[start SUPPLIED INFORMATION]
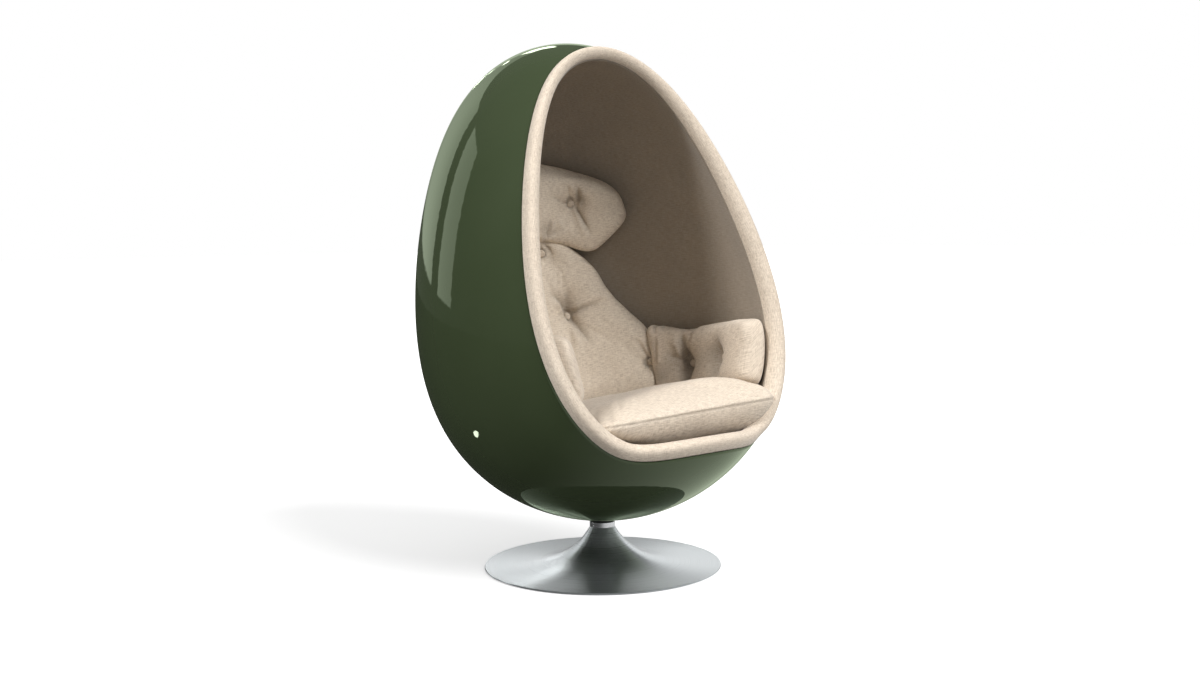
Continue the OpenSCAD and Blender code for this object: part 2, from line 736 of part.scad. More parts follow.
module retaining_ring()
    color("dimgray")
        translate([0, 0, spindle_foot + race_thickness + fit_gap])
            difference() {
                cylinder(h = race_thickness - 2 * fit_gap, r = spindle_radius + race_thickness * 0.7);
                translate([0, 0, -overrun])
                    cylinder(h = race_thickness + 2 * overrun,
                             r = spindle_radius - race_thickness / 2 + fit_gap);
                translate([0, -race_thickness, -overrun])
                    cube([2 * spindle_radius, 2 * race_thickness, race_thickness + 2 * overrun]);
            }

module retaining_washer()
    color("silver")
        translate([0, 0, spindle_foot + 2 * race_thickness + fit_gap])
            difference() {
                cylinder(h = 2 * race_thickness - turn_gap - 2 * fit_gap,
                         r = column_bore - 2 * turn_gap);
                translate([0, 0, -overrun])
                    cylinder(h = 2 * race_thickness + 2 * overrun, r = spindle_radius + fit_gap);
            }

module seat_gasket()
    color("black")
        difference() {
            translate([0, 0, collar_height])
                cylinder(h = 3 * gasket_thickness, r = neck_radius - turn_gap * 4);
            translate([0, 0, collar_height - overrun])
                cylinder(h = 4 * gasket_thickness, r = spindle_radius + fit_gap);
            egg_solid(-fit_gap);
        }

module outer_shell()
    color("darkolivegreen")
        difference() {
            egg_layer(0, shell_wall);
            opening_cut();
            translate([0, 0, collar_height])
                cylinder(h = hub_level - collar_height, r = spindle_radius + fit_gap);
        }

module hub_bolt_places()
    flange_screw_places(hub_bolt_circle, hub_bolt_count)
        translate([0, 0, hub_level + hub_thickness])
            children();

module mounting_pad()
    color("burlywood")
        difference() {
            intersection() {
                egg_solid(shell_wall + fit_gap);
                translate([0, 0, collar_height])
                    cylinder(h = hub_level - collar_height, r = hub_radius + 2 * bolt_head_radius);
            }
            translate([0, 0, collar_height])
                cylinder(h = hub_level - collar_height + overrun, r = spindle_radius + fit_gap);
            hub_bolt_places()
                translate([0, 0, -hub_thickness - pad_depth * 0.6])
                    cylinder(h = pad_depth, r = bolt_radius + fit_gap, $fn = 32);
        }

module hub_plate()
    color("slategray")
        difference() {
            translate([0, 0, hub_level])
                cylinder(h = hub_thickness, r = hub_radius);
            translate([0, 0, hub_level - overrun])
                cylinder(h = hub_thickness + 2 * overrun, r = spindle_neck_radius + fit_gap);
            hub_bolt_places()
                translate([0, 0, -hub_thickness - overrun])
                    cylinder(h = hub_thickness + 2 * overrun, r = bolt_radius + fit_gap, $fn = 32);
        }

module hub_washers()
    color("silver")
        hub_bolt_places()
            difference() {
                translate([0, 0, fit_gap])
                    cylinder(h = washer_thickness, r = bolt_head_radius + washer_overhang, $fn = 48);
                translate([0, 0, -overrun])
                    cylinder(h = washer_thickness + 2 * overrun, r = bolt_radius + fit_gap, $fn = 32);
            }

module hub_bolts()
    color("silver")
        hub_bolt_places()
            translate([0, 0, washer_thickness + 2 * fit_gap])
                socket_screw(washer_thickness + hub_thickness + pad_depth / 2);

module hub_nut()
    color("silver")
        difference() {
            translate([0, 0, hub_level + hub_thickness + fit_gap])
                cylinder(h = nut_height, r = nut_radius, $fn = 6);
            translate([0, 0, hub_level])
                cylinder(h = nut_height * 3, r = spindle_neck_radius + fit_gap);
        }

// Modules of the seat's carcass

// A slab parallel to the seat, between two heights on the swivel axis
module seat_slab(bottom, thickness)
    translate([0, 0, bottom])
        rotate([-seat_slope, 0, 0])
            translate([-2 * egg_radius, -2 * egg_radius, 0])
                cube([4 * egg_radius, 4 * egg_radius, thickness]);

// All that lies under a plane parallel to the seat
module seat_under(level)
    seat_slab(level - 2 * egg_half_length / cos(seat_slope), 2 * egg_half_length);

deck_bottom = deck_top - deck_thickness / cos(seat_slope);
bearer_screw_ys = [-0.28 * egg_radius, 0, 0.28 * egg_radius];

module deck_screw_places()
    for (side = [-1, 1])
        for (y = bearer_screw_ys)
            translate([0, 0, deck_top - fit_gap])
                rotate([-seat_slope, 0, 0])
                    translate([side * bearer_offset, y, 0])
                        children();

module deck_screw_form(extra)
    rotate_extrude($fn = 32)
        polygon([[0, 0], [deck_screw_radius * 2 + extra, 0],
                 [deck_screw_radius + extra, -deck_screw_radius],
                 [deck_screw_radius + extra, -deck_screw_length - extra],
                 [0, -deck_screw_length - extra - deck_screw_radius]]);

module deck_screws()
    color("silver")
        deck_screw_places()
            deck_screw_form(0);

module seat_deck()
    color("burlywood")
        difference() {
            intersection() {
                egg_solid(shell_wall + layer_gap);
                seat_slab(deck_bottom, deck_thickness);
            }
            opening_cut();
            deck_screw_places()
                deck_screw_form(fit_gap);
        }

module deck_bearers()
    color("tan")
        difference() {
            intersection() {
                egg_solid(shell_wall + layer_gap);
                for (side = [-1, 1])
                    translate([side * bearer_offset - bearer_width / 2, -egg_radius * 0.62, 0])
                        cube([bearer_width, egg_radius * 1.24, egg_height]);
                seat_under(deck_bottom - fit_gap);
            }
            deck_screw_places()
                deck_screw_form(fit_gap);
        }

module deck_pad()
    color("wheat")
        difference() {
            intersection() {
                egg_solid(lining_depth + layer_gap);
                seat_slab(deck_top + layer_gap / 2, deck_pad_thickness);
            }
            opening_cut();
        }

module lining_foam()
    color("khaki")
        difference() {
            egg_layer(shell_wall + layer_gap / 2, lining_foam_thickness);
            opening_cut();
            seat_under(deck_top + layer_gap / 2);
        }

module lining_fabric()
    color("tan")
        difference() {
            egg_layer(shell_wall + layer_gap + lining_foam_thickness, lining_fabric_thickness);
            opening_cut();
            seat_under(deck_top + layer_gap / 2);
        }

module rim_roll()
    color("antiquewhite")
        loop_form([for (i = [0:rim_stations - 1])
            let (angle = 360 * (i + 0.5) / rim_stations)
            concat([for (shares = rim_section_shares) rim_front(angle, shares)],
                   [for (share = rim_heel_shares) rim_heel(angle, share)])]);

// Modules of the cushions and their buttons

module seat_cushion()
    color("linen")
        ring_form(
            [0, seat_middle, floor_z(seat_middle, seat_height)],
            [for (shares = seat_ring_shares)
                [for (j = [0:71]) seat_point(5 * j, shares)]],
            [0, seat_middle,
             floor_z(seat_middle, seat_height) + seat_thick(seat_middle) + seat_crown_height]);

module back_cushion()
    color("bisque")
        difference() {
            wall_cushion(BACK, 26, 32);
            button_pockets(BACK, tuft_shares(BACK));
        }

module head_cushion()
    color("bisque")
        difference() {
            wall_cushion(HEAD, 22, 26);
            button_pockets(HEAD, tuft_shares(HEAD));
        }

module left_arm_cushion()
    color("bisque")
        difference() {
            wall_cushion(ARM, 18, 24);
            button_pockets(ARM, tuft_shares(ARM));
        }

module right_arm_cushion()
    color("bisque")
        mirror([1, 0, 0])
            difference() {
                wall_cushion(ARM, 18, 24);
                button_pockets(ARM, tuft_shares(ARM));
            }

module back_buttons()
    color("tan")
        for (tuft = tuft_shares(BACK))
            on_tuft(BACK, tuft)
                covered_button();

module head_buttons()
    color("tan")
        for (tuft = tuft_shares(HEAD))
            on_tuft(HEAD, tuft)
                covered_button();

module arm_buttons()
    color("tan")
        for (side = [0, 1])
            mirror([side, 0, 0])
                for (tuft = tuft_shares(ARM))
                    on_tuft(ARM, tuft)
                        covered_button();

floor_felt();
ballast_plate();
column_flange();
column_tube();
column_weld();
flange_screws();
base_trumpet();
lower_bush();
upper_bush();
lower_race();
ball_cage();
bearing_balls();
upper_race();
neck_collar();
spindle();
retaining_ring();
retaining_washer();
seat_gasket();
outer_shell();
mounting_pad();
hub_plate();
hub_washers();
hub_bolts();
hub_nut();
deck_bearers();
seat_deck();
deck_screws();
deck_pad();
lining_foam();
lining_fabric();
rim_roll();
seat_cushion();
back_cushion();
head_cushion();
left_arm_cushion();
right_arm_cushion();
back_buttons();
head_buttons();
arm_buttons();
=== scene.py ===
import math
import bmesh
import bpy
import numpy as np
from mathutils import Matrix


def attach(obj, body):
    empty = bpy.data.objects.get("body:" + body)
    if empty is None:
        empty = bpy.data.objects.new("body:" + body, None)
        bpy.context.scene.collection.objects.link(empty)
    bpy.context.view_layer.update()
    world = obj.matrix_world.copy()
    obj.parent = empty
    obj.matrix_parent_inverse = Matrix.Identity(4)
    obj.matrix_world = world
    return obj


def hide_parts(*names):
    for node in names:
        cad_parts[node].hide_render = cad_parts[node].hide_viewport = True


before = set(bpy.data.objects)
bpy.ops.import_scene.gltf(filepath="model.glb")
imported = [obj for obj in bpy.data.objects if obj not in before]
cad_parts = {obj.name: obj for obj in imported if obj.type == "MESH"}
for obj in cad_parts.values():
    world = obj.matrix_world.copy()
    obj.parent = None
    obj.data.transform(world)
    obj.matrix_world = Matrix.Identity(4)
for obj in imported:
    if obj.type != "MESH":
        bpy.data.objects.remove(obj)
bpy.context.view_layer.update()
print("frame loaded")

scene = bpy.context.scene
scene.view_settings.view_transform = "Standard"
scene.view_settings.look = "None"

# Camera: its turn round the chair, its distance and height, then how it is pitched, yawed and rolled
cameraView = {"turnDeg": -41.7223, "distance": 3.26495, "height": 0.8046, "pitchDeg": 4.4852,
              "yawDeg": -0.0052, "rollDeg": -0.6932, "focalPixels": 1385.02, "imageWidth": 1200,
              "sensorWidth": 36.0, "clipEnd": 200}


def axesMatrix(side, up, back, place):
    m = Matrix.Identity(4)
    for column, way in enumerate((side, up, back, place)):
        for row in range(3):
            m[row][column] = way[row]
    return m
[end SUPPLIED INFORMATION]
> WORK INSTRUCTIONS
Look for "imported" and pull out every line that has it.

> EXPECTED ANSWER
imported = [obj for obj in bpy.data.objects if obj not in before]
cad_parts = {obj.name: obj for obj in imported if obj.type == "MESH"}
for obj in imported:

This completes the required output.